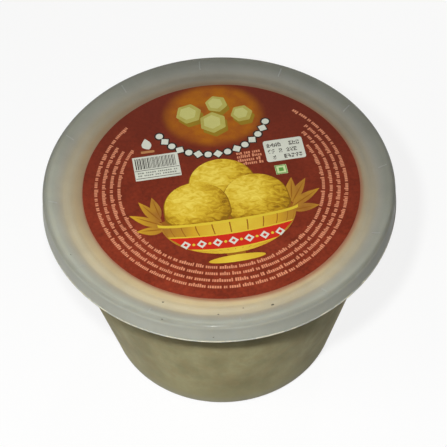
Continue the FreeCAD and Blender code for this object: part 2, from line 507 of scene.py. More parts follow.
def spot_group():
    """A mask that is 1 in the middle of an ellipse and falls softly to 0 at its edge."""
    name = "Soft spot"
    if name in bpy.data.node_groups:
        return bpy.data.node_groups[name]
    inputs = (("Middle", "vector", (0, 0, 0)), ("Width", "number", 0.01), ("Height", "number", 0.01),
              ("Softness", "number", 0.5))
    tree, graph, entry, leave = new_group(name, inputs, (("Mask", "number"),))
    x, y, _ = graph.split(graph.vector("SUBTRACT", {0: graph.place(), 1: entry["Middle"]}))
    far = graph.length(graph.math("DIVIDE", x, entry["Width"]), graph.math("DIVIDE", y, entry["Height"]))
    inner = graph.math("SUBTRACT", 1.0, entry["Softness"])
    graph.feed(leave["Mask"], graph.spread(far, inner, 1.0, 1.0, 0.0, soft=True))
    return tree


def soft_spot(graph, middle, width, height, softness):
    """The soft spot's mask, around a place (x, y)."""
    spot = graph.group(spot_group(), Middle=(*middle, 0.0), Width=width, Height=height, Softness=softness)
    return spot["Mask"]


def new_material(name, values):
    """A material's node graph, and the sockets of its Principled shader with their constant values."""
    material = bpy.data.materials.new(name)
    material.use_nodes = True
    sockets = material.node_tree.nodes["Principled BSDF"].inputs
    for label, value in values.items():
        sockets[label].default_value = value
    return material, Graph(material.node_tree), sockets


def milky(weight, depth):
    """Constant values of plastic that light enters to a depth in metres."""
    return {"Subsurface Weight": weight, "Subsurface Radius": (1.0, 0.85, 0.65), "Subsurface Scale": depth}


def add_bump(graph, sockets, height, strength, distance):
    """Relief that follows a height value."""
    bump = graph.add("ShaderNodeBump", {"Height": height, "Strength": strength, "Distance": distance})
    graph.feed(sockets["Normal"], bump.outputs["Normal"])


SATIN_FILM = {"Roughness": 0.42, "Specular IOR Level": 0.14}


def ink(main, second=None, clouds=0.35, name=None):
    """One ink on the satin film, by the names of its colours: faint clouds and the film's grain."""
    name = name or "ink_" + main
    if name in bpy.data.materials:
        return bpy.data.materials[name]
    material, graph, sockets = new_material(name, SATIN_FILM)
    darker = [value * 0.86 for value in tint(main)[:3]] + [1.0]
    mixed = graph.clouds(Main=main, Second=second or darker, Amount=clouds, Grain=0.16, Cloud_size=0.006)
    graph.feed(sockets["Base Color"], mixed["Colour"])
    return material


def label_material():
    """The label's red-brown ground, darker at its far side, with a warm soft spot there."""
    material, graph, sockets = new_material("label_ground", SATIN_FILM)
    ground = graph.clouds(Main="ground", Second="ground_dark",
                          Amount=0.6, Grain=0.9, Grain_size=0.0013, Cloud_size=0.011)
    _, y, _ = graph.split(graph.place())
    fade = graph.spread(y, -0.4 * LABEL_RADIUS, 0.7 * LABEL_RADIUS, 0.0, 0.7)
    faded = graph.mix(fade, ground["Colour"], "ground_dark")
    middle, width, height = (0.06, 0.69), 0.41 * LABEL_RADIUS, 0.34 * LABEL_RADIUS
    spot = soft_spot(graph, on_label(middle), width, height, 0.3)
    warm = graph.clouds(Main="glow", Second="ground", Amount=0.5, Grain=0.2, Cloud_size=0.007)
    both = graph.mix(graph.math("MULTIPLY", spot, 0.95), faded, warm["Colour"])
    graph.feed(sockets["Base Color"], both)
    return material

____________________

Repeat exactly, please, each line from the beginning of the data through the line with "return material, Graph(material.node_tree), sockets" in it, and only those lines.

Answer to this task:
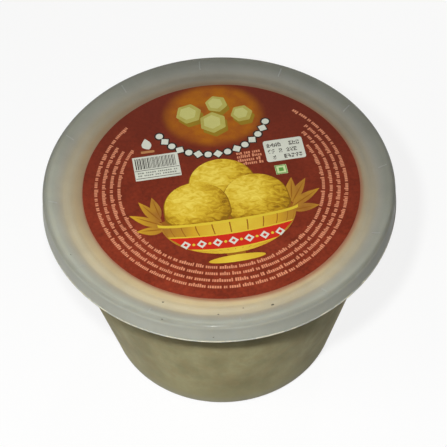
Continue the FreeCAD and Blender code for this object: part 2, from line 507 of scene.py. More parts follow.
def spot_group():
    """A mask that is 1 in the middle of an ellipse and falls softly to 0 at its edge."""
    name = "Soft spot"
    if name in bpy.data.node_groups:
        return bpy.data.node_groups[name]
    inputs = (("Middle", "vector", (0, 0, 0)), ("Width", "number", 0.01), ("Height", "number", 0.01),
              ("Softness", "number", 0.5))
    tree, graph, entry, leave = new_group(name, inputs, (("Mask", "number"),))
    x, y, _ = graph.split(graph.vector("SUBTRACT", {0: graph.place(), 1: entry["Middle"]}))
    far = graph.length(graph.math("DIVIDE", x, entry["Width"]), graph.math("DIVIDE", y, entry["Height"]))
    inner = graph.math("SUBTRACT", 1.0, entry["Softness"])
    graph.feed(leave["Mask"], graph.spread(far, inner, 1.0, 1.0, 0.0, soft=True))
    return tree


def soft_spot(graph, middle, width, height, softness):
    """The soft spot's mask, around a place (x, y)."""
    spot = graph.group(spot_group(), Middle=(*middle, 0.0), Width=width, Height=height, Softness=softness)
    return spot["Mask"]


def new_material(name, values):
    """A material's node graph, and the sockets of its Principled shader with their constant values."""
    material = bpy.data.materials.new(name)
    material.use_nodes = True
    sockets = material.node_tree.nodes["Principled BSDF"].inputs
    for label, value in values.items():
        sockets[label].default_value = value
    return material, Graph(material.node_tree), sockets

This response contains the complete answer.